Taxes versus investment, polls versus manipulation
Pollster Frank Graves has an item on iPolitics.ca about the recent spate of polling that media outlets have reported as indicating solid and enthusiastic public support for all manner of spending cuts.
The interesting bit to me comes a bit further down in the item wherein Graves talks about two approaches pollsters take to coming up with opinion numbers about budget priorities. If the question is about the deficit and whether they should raise taxes or cut spending, most choose ‘cut spending’. And so the media can report that “Canadians seem to be in a bloodthirsty mood”.
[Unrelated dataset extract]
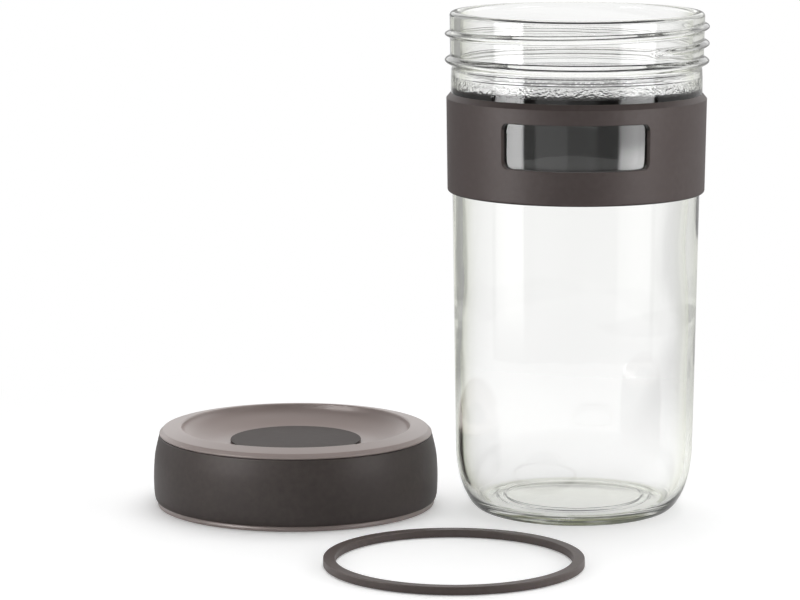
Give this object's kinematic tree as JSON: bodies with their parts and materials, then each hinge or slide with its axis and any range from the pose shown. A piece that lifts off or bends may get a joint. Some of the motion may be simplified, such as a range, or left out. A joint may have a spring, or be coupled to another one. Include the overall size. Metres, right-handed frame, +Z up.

Except that another question, in the same poll even, paints a very different picture. Asked where the government should place its priorities in light of its serious financial problems, most respondents choose “investing in social areas such as health education and jobs” over keeping taxes low or keeping the deficit low.
Says Graves, “We would remind those who believe it is all about austerity that the highest scores we received were for social investment — not spending cuts.”
Indeed.
Thank you for pointing out the contradictory answers provided through opinion polling. Justin Lewis has written about how in the USA, opinion polls are regularly reported in such a way that reinforce the status quo and/or support free-market capitalism, but where these same polls will overlook results that demonstrate the opposite.
During the 1980s and 1990s, Americans regularly expressed their support for providing social assistance and help for the poor and the unemployed. However, whenever the same questions were couched in terms of “welfare”, support for such measures dropped dramatically.